Every October, I try to watch 31 horror movies, one for each day of the month. I realize that for a lot of people, that must sound like an absolute nightmare. I’ve known a number of people who hate horror movies and cannot understand why anyone would want to put themselves through that experience. It’s a question I’ve asked myself from time to time.
My best theory is that with all the horror occurring in the real world, it’s a comfort to spend a couple hours being frightened by an evil clown from beyond time and space. It allows you to forget, at least temporarily, all of the real things that are much more frightening.
When I was a kid and my parents would take me to Blockbuster or Brewer’s Video, I remember trying to strike a delicate balance: I would try to find horror movies that would scare me in a fun way (the “Critters” franchise was a particular favorite) while avoiding horror movies that would scare me so badly that I wouldn’t be able to sleep at night.
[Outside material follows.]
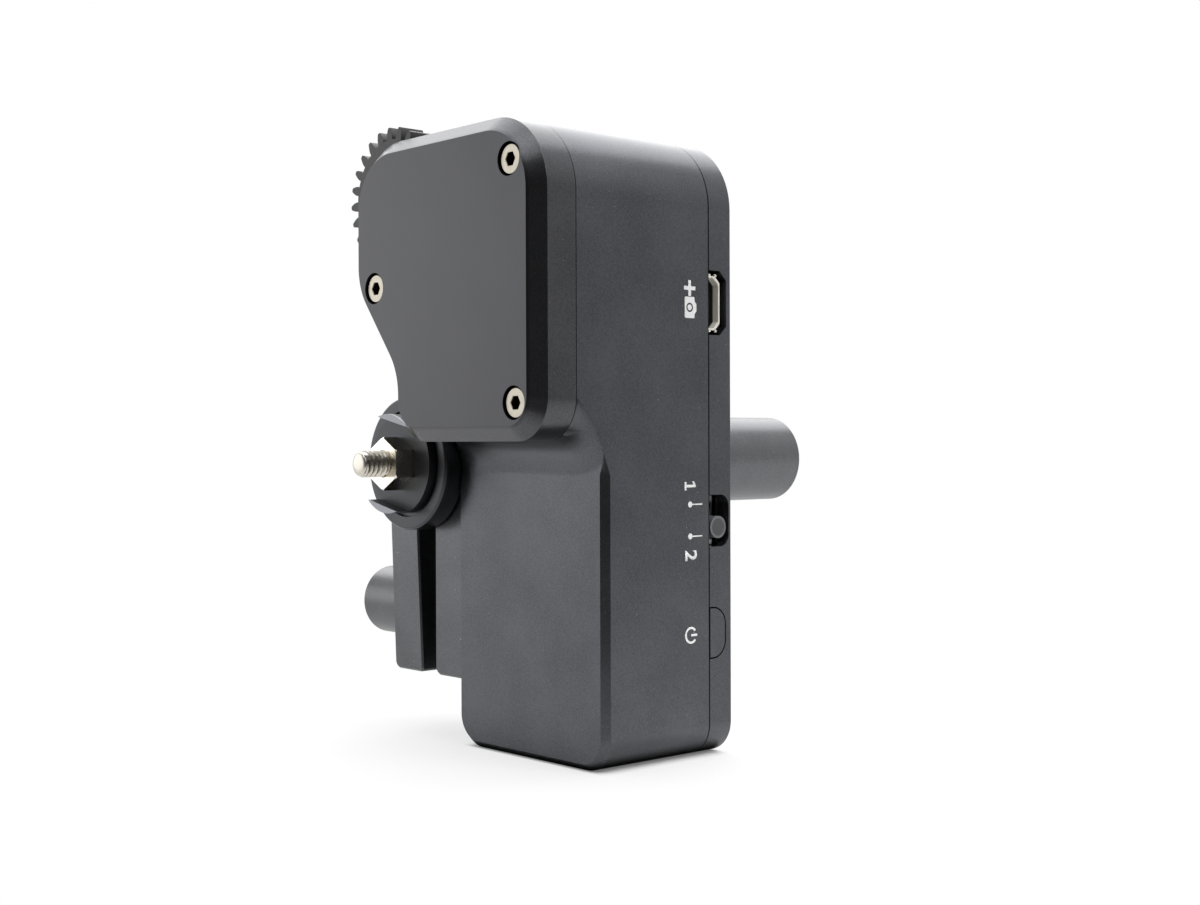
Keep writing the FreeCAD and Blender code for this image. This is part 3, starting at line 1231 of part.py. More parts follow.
def planet_gearbox():
    """Case with the ring gear, carrier with the output shaft, three planets and the sun."""
    sun, planet = round(number(d.sun_teeth)), round(number(d.planet_teeth))
    module = number(d.planet_module)
    internal = sun + 2 * planet
    thinned = 0.03
    # The ring gear's teeth are a little deeper than a pinion's tips reach, and a little shorter.
    root_share, tip_share = 1.25, 0.9
    first = math.pi / 2
    sun_angle = 0.0
    planet_angle = meshing_angle(first, sun_angle, sun, planet)
    phase = (first - planet_angle) * planet / (2 * math.pi)
    ring_angle = first - phase * 2 * math.pi / internal
    pitch = internal * module / 2
    tooth_room = tooth_outline(internal, module, pitch + root_share * module,
                               pitch - tip_share * module, -thinned, ring_angle)
    cavity = tooth_room.extrude(V(0, number(d.case_length - d.case_front), 0))
    cavity.translate(V(0, number(d.case_front), 0))
    case = Part.makeCylinder(number(d.case_radius), number(d.case_length), V(), V(0, 1, 0))
    spigot = Part.makeCylinder(number(d.spigot_radius), number(d.spigot_length),
                               V(0, -number(d.spigot_length), 0), V(0, 1, 0))
    bush_seat = Part.makeCylinder(number(d.shaft_radius + d.bush_wall),
                                  number(d.spigot_length + d.case_front),
                                  V(0, -number(d.spigot_length), 0), V(0, 1, 0))
    case = case.fuse(spigot).cut(bush_seat).cut(cavity)
    for angle in MOTOR_SCREW_ANGLES:
        x = number(motor_screw_ring) * math.cos(math.radians(angle))
        z = number(motor_screw_ring) * math.sin(math.radians(angle))
        case = case.cut(Part.makeCylinder(number(d.small_screw_radius + d.close_gap),
                                          number(d.case_front), V(x, 0, z), V(0, 1, 0)))
    held_shape("gearbox_case", case, as_size(0), web_back, motor_z)

    centre = (as_size(0), motor_z)
    bush_front = web_back - d.spigot_length
    node("output_bush", pipe("y", (centre[0], bush_front, centre[1]),
                             d.shaft_radius + d.bush_wall, d.shaft_radius + d.run_gap,
                             inside_case - bush_front))
    plate = rod("y", (centre[0], carrier_front, centre[1]), orbit + d.carrier_rim,
                d.carrier_plate)
    shaft = rod("y", (centre[0], gear_front, centre[1]), d.shaft_radius,
                carrier_front - gear_front)
    pins = []
    for number_of_planet in range(3):
        angle = first + number_of_planet * 2 * math.pi / 3
        x = orbit * math.cos(angle)
        z = motor_z + orbit * math.sin(angle)
        pins.append(rod("y", (x, carrier_front, z), d.planet_pin_radius,
                        planets_back - carrier_front + 2 * d.face_gap))
        # Each planet meets the sun in its own direction, so its teeth stand at another angle.
        angle_here = meshing_angle(angle, sun_angle, sun, planet)
        held_shape(f"planet_gear_{number_of_planet + 1}",
                   gear(planet, module, d.planet_width, d.planet_pin_radius + d.run_gap,
                        angle_here, thinned), x, planets_front, z)
    node("planet_carrier", fused(plate, shaft, *pins))
    held_shape("sun_gear", gear(sun, module, d.planet_width,
                                d.rotor_shaft_radius, sun_angle, thinned),
               centre[0], planets_front, centre[1])


def motor():
    x, z = as_size(0), motor_z
    inner = d.can_radius - d.can_wall
    magnet_inside = inner - d.magnet_thickness
    bush = d.rotor_shaft_radius + d.bush_wall
    bush_bore = d.rotor_shaft_radius + d.run_gap
    can = rod("y", (x, case_back, z), d.can_radius, can_length)
    hollow = rod("y", (x, case_back + d.can_wall, z), inner, can_length - d.can_wall)
    node("motor_can", without(can, hollow, rod("y", (x, case_back, z), bush, d.can_wall)))
    slit = box((-d.magnet_slit / 2, case_back, z - d.can_radius),
               (d.magnet_slit / 2, can_back, z + d.can_radius))
    node("motor_magnets", without(
        pipe("y", (x, magnet_front, z), inner, magnet_inside,
             rotor_length + 2 * d.magnet_overhang), slit))
    core = rod("y", (x, rotor_front, z), magnet_inside - d.free_gap, rotor_length)
    shaft = rod("y", (x, planets_front, z), d.rotor_shaft_radius,
                encoder_front + d.face_gap - planets_front)
    node("motor_rotor", fused(core, shaft))
    node("motor_bushes", group([
        pipe("y", (x, case_back, z), bush, bush_bore, d.can_wall),
        pipe("y", (x, can_back, z), bush, bush_bore, d.end_cap_length),
    ]))
    cap = rod("y", (x, can_back, z), d.can_radius, d.end_cap_length)
    plug = pipe("y", (x, can_back - d.plug_length, z), inner - d.close_gap,
                inner - d.plug_wall, d.plug_length)
    holes = [rod("y", (across, can_back, up), d.terminal_radius, d.end_cap_length)
             for across, up in TERMINALS]
    holes.append(rod("y", (x, can_back, z), bush, d.end_cap_length))
    node("motor_end_cap", without(fused(cap, plug), *holes))
    node("motor_terminals", group(
        rod("y", (across, can_back, up), d.terminal_radius,
            board_back + d.terminal_reach - can_back) for across, up in TERMINALS))
    node("encoder_magnet", without(
        rod("y", (x, encoder_front, z), d.encoder_radius, d.encoder_length),
        rod("y", (x, encoder_front, z), d.rotor_shaft_radius + d.close_gap, d.face_gap)))


# ---------------------------------------------------------------- electronics and controls

def chip(x, z, side, thickness):
    """A square chip on the back of the board, given by its middle."""
    return box((x - side / 2, board_back, z - side / 2),
               (x + side / 2, board_back + thickness, z + side / 2))


def circuit_board():
    high_x = inner_right - d.board_edge_gap
    plate = box((-high_x, board_front, d.board_foot), (high_x, board_back, top - d.board_drop))
    holes = [rod("y", (x, board_front, z), d.small_screw_radius + d.screw_pass,
                 d.board_thickness) for x, z in BOARD_POSTS]
    holes += [rod("y", (x, board_front, z), d.terminal_radius + d.run_gap, d.board_thickness)
              for x, z in TERMINALS]
    node("circuit_board", without(plate, *holes))
    node("control_chips", group([
        chip(-d.chip_spread, d.board_foot + d.main_chip_rise, d.main_chip_side,
             d.main_chip_thickness),
        chip(-d.chip_spread, motor_z - d.radio_chip_drop, d.radio_chip_side,
             d.radio_chip_thickness),
        chip(d.chip_spread, d.board_foot + d.charge_chip_rise, d.charge_chip_side,
             d.charge_chip_thickness),
    ]))
    node("encoder_chip", chip(as_size(0), motor_z, d.encoder_chip_side,
                              d.encoder_chip_thickness))


def usb_socket():
    inner_end = usb_mouth - d.usb_depth
    half = d.usb_length / 2
    thin = d.usb_height / 2
    slant = d.usb_slant

    def section(drawing, inset):
        outline(drawing, [
            (usb_middle - thin + inset, usb_z - half + inset),
            (usb_middle + thin - inset - slant, usb_z - half + inset),
            (usb_middle + thin - inset, usb_z - half + inset + slant),
            (usb_middle + thin - inset, usb_z + half - inset - slant),
            (usb_middle + thin - inset - slant, usb_z + half - inset),
            (usb_middle - thin + inset, usb_z + half - inset),
        ])
    body = new_body()
    drawing = sketch(body, "x", inner_end)
    section(drawing, as_size(0))
    pad(body, drawing, d.usb_depth, forwards=True)
    drawing = sketch(body, "x", inner_end + d.usb_sheet)
    section(drawing, d.usb_sheet)
    pocket(body, drawing, d.usb_depth - d.usb_sheet, forwards=True)
    node("usb_shell", body)
    rear = inner_end + d.usb_sheet
    side = thin - d.usb_sheet - d.run_gap
    end = half - d.usb_sheet - slant - d.face_gap
    heel = box((rear, usb_middle - side, usb_z - end),
               (rear + d.usb_heel, usb_middle + side, usb_z + end))
    tongue_middle = usb_middle + d.usb_tongue_shift
    tongue = box((rear, tongue_middle - d.usb_tongue_thickness / 2,
                  usb_z - half + d.usb_tongue_inset),
                 (usb_mouth - d.usb_tongue_setback,
                  tongue_middle + d.usb_tongue_thickness / 2,
                  usb_z + half - d.usb_tongue_inset))
    node("usb_tongue", fused(heel, tongue))


def slide_switch():
    case_left, case_right = switch_case_left, switch_case_right
    half = d.switch_case_length / 2
    middle = switch_middle - d.switch_shift
    stem = d.switch_stem_length / 2
    stem_side = d.switch_stem_thickness / 2
    foot = d.switch_foot_length / 2
    foot_side = d.switch_foot_thickness / 2
    track = d.switch_travel / 2 + stem + d.face_gap
    room = d.switch_travel / 2 + foot + 2 * d.face_gap
    case = box((case_left, board_back, d.switch_z - half),
               (case_right, board_back + d.switch_case_height, d.switch_z + half))
    hollow = box((case_left + d.switch_case_back, middle - foot_side - d.slide_gap,
                  d.switch_z - room),
                 (case_right - d.switch_case_front, middle + foot_side + d.slide_gap,
                  d.switch_z + room))
    opening = box((case_right - 2 * d.switch_case_front, middle - stem_side - d.slide_gap,
                   d.switch_z - track),
                  (case_right, middle + stem_side + d.slide_gap, d.switch_z + track))
    node("slide_switch_case", without(case, hollow, opening))
    # Foot inside the case, a flat stem through its slot and the round post in the window.
    foot_end = case_right - d.switch_case_front - d.face_gap
    post_start = inner_right - d.button_gap
    node("mode_slider", fused(
        box((case_left + d.switch_case_back + d.face_gap, middle - foot_side,
             slider_rest - foot),
            (foot_end, middle + foot_side, slider_rest + foot)),
        box((foot_end - d.face_gap, middle - stem_side, slider_rest - stem),
            (post_start, middle + stem_side, slider_rest + stem)),
        rod("x", (post_start - d.face_gap, switch_middle, slider_rest), d.switch_post_radius,
            right - d.switch_post_recess - post_start + d.face_gap)))


def power_button():
    """The D-shaped cap with the flange that keeps it in, and the push switch behind it."""
    flange_back = inner_right - d.button_gap
    low = back_seam + d.button_gap
    high = low + d.button_depth - d.button_gap
    body = new_body()
    for start, end, grow in ((flange_back, right, as_size(0)),
                             (flange_back - d.button_flange, flange_back, d.button_grow)):
        drawing = sketch(body, "x", start)
        half = d.button_length / 2 + grow
        outline(drawing, [(low, d.button_z - half), (high, d.button_z - half, d.button_corner),
                          (high, d.button_z + half, d.button_corner),
                          (low, d.button_z + half)])
        pad(body, drawing, end - start, forwards=True)
    node("power_button", body)
    button_back = flange_back - d.button_flange
    middle = board_back + d.push_switch_side / 3
    side = d.push_switch_side / 2
    switch_right = button_back - d.plunger_reach
    case = box((switch_right - d.push_switch_depth, board_back, d.button_z - side),
               (switch_right, board_back + d.push_switch_height, d.button_z + side))
    well = rod("x", (switch_right - d.plunger_well, middle, d.button_z),
               d.plunger_radius + d.face_gap, d.plunger_well)
    node("push_switch", without(case, well))
    node("switch_plunger", rod("x", (switch_right - d.plunger_sink, middle, d.button_z),
                               d.plunger_radius, d.plunger_reach + d.plunger_sink))


def battery():
    low_x = -board_post_x + d.post_radius + d.battery_left_gap
    high_x = inner_right - d.battery_right_gap
    face = front + d.wall + d.battery_front_gap
    rear = board_front - d.foam_thickness
    high = under_gearbox_case - d.battery_headroom
    body = new_body()
    drawing = sketch(body, "z", d.battery_foot)
    rectangle(drawing, low_x, face, high_x, rear, d.battery_corner)
    pad(body, drawing, high - d.battery_foot, forwards=True)
    node("battery", body)
    inset = d.foam_inset
    node("battery_foam", box((low_x + inset, rear, d.battery_foot + inset),
                             (high_x - inset, board_front, high - inset)))
    leads = []
    bend = d.lead_bend
    middle_x = (low_x + high_x) / 2
    y = rear - d.lead_setback
    turn_z = high + d.lead_rise
    for x in (middle_x - d.lead_spread, middle_x + d.lead_spread):
        rise = rod("z", (x, y, high), d.lead_radius, d.lead_rise)
        ring = doc.addObject("Part::Torus", "bend")
        bind(ring, "Radius1", bend)
        bind(ring, "Radius2", d.lead_radius)
        ring.Angle3 = 90
        place(ring, x, y + bend, turn_z,
              FreeCAD.Rotation(V(0, -1, 0), V(0, 0, 1), V(-1, 0, 0), "XYZ"))
        onward = rod("y", (x, y + bend, turn_z + bend), d.lead_radius, board_front - y - bend)
        leads.append(fused(rise, ring, onward))
    node("battery_leads", group(leads))


# ---------------------------------------------------------------- build, test and write

def main():
    main_housing()
    gear_cover()
    back_cover()
    screws()
    clamp_block()
    clamp_parts()
    mounting_rod()
    rod_head()
    stop_ring()
    stud_and_nut()
    gear_train()
    planet_gearbox()
    motor()
    circuit_board()
    usb_socket()
    slide_switch()
    power_button()
    battery()
    doc.recompute()

    failed = [thing.Name for thing in doc.Objects
              if "Invalid" in thing.State or "Error" in thing.State]
    if failed:
        raise ValueError(f"objects that failed: {failed}")
    for name, thing in NODES.items():
        if thing.Shape.isNull() or not thing.Shape.isValid() or not thing.Shape.Solids:
            raise ValueError(f"{name} has no valid solid")
    os.makedirs("parts", exist_ok=True)
    for name, thing in NODES.items():
        thing.Shape.exportStep(f"parts/{name}.step")
        limits = thing.Shape.BoundBox
        print(f"{name}: {len(thing.Shape.Solids)} solid(s), {thing.Shape.Volume:.1f} mm3, "
              f"X {limits.XMin:.2f}..{limits.XMax:.2f} Y {limits.YMin:.2f}..{limits.YMax:.2f} "
              f"Z {limits.ZMin:.2f}..{limits.ZMax:.2f}")
    print(len(NODES), "nodes")


main()
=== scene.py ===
import json
import math

import bpy
from mathutils import Matrix, Vector


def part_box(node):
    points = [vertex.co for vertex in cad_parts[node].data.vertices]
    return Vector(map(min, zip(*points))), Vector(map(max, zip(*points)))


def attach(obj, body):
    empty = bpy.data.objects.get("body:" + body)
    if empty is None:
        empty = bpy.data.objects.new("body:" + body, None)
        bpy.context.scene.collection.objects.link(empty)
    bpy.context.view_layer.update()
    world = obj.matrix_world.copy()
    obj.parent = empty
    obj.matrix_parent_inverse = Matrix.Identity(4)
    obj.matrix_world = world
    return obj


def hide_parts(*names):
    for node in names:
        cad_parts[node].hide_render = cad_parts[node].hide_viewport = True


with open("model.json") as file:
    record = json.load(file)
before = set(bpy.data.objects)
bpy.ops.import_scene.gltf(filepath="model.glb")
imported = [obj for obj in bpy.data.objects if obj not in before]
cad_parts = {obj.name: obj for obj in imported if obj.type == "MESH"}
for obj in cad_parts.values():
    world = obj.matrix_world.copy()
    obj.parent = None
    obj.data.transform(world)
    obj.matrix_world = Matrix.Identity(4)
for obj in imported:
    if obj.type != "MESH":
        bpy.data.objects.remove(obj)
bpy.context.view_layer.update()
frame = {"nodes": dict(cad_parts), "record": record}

# A lens motor in black anodised aluminium that rides on a rod. The outer pieces are the packed
# solids with rounded edges; the stud's thread, the socket's tabs, the printed marks and all
# finishes are made here. Lengths are in metres, written as numbers times MM.

MM = 0.001

# ------------------------------------------------------------------ places taken from the frame

housing_low, housing_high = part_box("main_housing")
back_low, back_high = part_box("back_cover")
cover_low, cover_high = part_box("gear_cover")
stud_low, stud_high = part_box("mounting_stud")
usb_low, usb_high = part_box("usb_shell")
slider_low, slider_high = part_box("mode_slider")
button_low, button_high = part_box("power_button")
rod_low, rod_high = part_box("mounting_rod")
head_low, head_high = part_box("rod_head")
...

Now that I’m older and I’ve seen hundreds of horror movies, I find myself actively seeking the absolute scariest movies I can find. I find myself wanting to re-experience that irrational childhood terror, the thought that one of the “Ghoulies” really could burst out of the toilet at the worst possible time. When “The Ring” came out in 2002, I remember reading a review from a guy who said that his girlfriend spontaneously burst into tears on the car ride home from the movie, and my first thought was, “Well, I know what I’m doing this weekend.”
All of this leads me to a couple of weeks ago, when I joined up with some good friends and attended the “Days of the Dead” horror convention in Charlotte, NC.
Horror conventions are an opportunity for horror fans to meet the actors, directors and writers from some of their favorite movies. When I found out that Tom Savini would be in attendance at Days of the Dead, I knew I had to get his autograph.
If you’re remotely interested in horror films, Tom Savini is a household name. A former combat photographer, he parlayed his experiences in Vietnam and his childhood love of monster makeup into a career as one of the most significant horror special effects wizards of all time. He did makeup and special effects on 1978’s “Dawn of the Dead,” the first “Friday the 13th” movie, “Creepshow,” and countless other films. He’s also an actor, having appeared in such movies as “Django Unchained” and “From Dusk Til Dawn.”
The most significant achievement in Savini’s long and storied career – at least for me – is his 1990 remake of 1968’s “Night of the Living Dead.”
Sometime around 1994, when I was ten years old, I was visiting my grandparents. My grandpa had found Savini’s remake of “Night of the Living Dead” on his massive satellite dish and I sat on the couch to watch it with him.
If you’ve never seen the original “Night,” first off, my condolences. Secondly, the original opens with siblings Barbara and Johnny driving to a rural cemetery to visit their father’s grave. While they’re standing at the grave, a fellow staggers up to them. They think he’s a confused old man, but he’s actually a zombie, and he attacks them.
In Tom Savini’s remake, Barbara and Johnny drive to a remote cemetery to visit their mother’s grave. A man staggers up to them. We, the audience who has seen the original, think he’s a zombie. It turns out that he really is just a confused old man. And then, the moment the old man staggers out of frame, the real zombie bursts in from off-screen and viciously attacks Barbara and Johnny.
I will never forget what this zombie looked like. His wispy gray hair, moldy suit and evil rotting face are burned into my memory. This zombie was not fun-scary; he was utterly terrifying and realistic (as much as a zombie can be realistic).
For weeks after that, I was convinced that cemetery zombie was going to get me. I remember going on a trip with a friend of mine and his parents and lying in the hotel bed for hours, wide awake, convinced that the cemetery zombie was going to emerge from the bathroom and murder me. I don’t know how he was going to get into the bathroom, considering that I had already checked it several times to make sure it was zombie-free, but I was certain it was going to happen.
As Tom Savini signed my copy of his book collecting the storyboards from “Night of the Living Dead,” I told him a shortened version of this story, and we exchanged a fist bump. It was a cool moment.
I’m sure most celebrities hear stories about how the role they played inspired someone, or how their script allowed someone to laugh again. For those who create horror, however, there can be no greater compliment than, “That thing you did scarred me for life. Thank you.”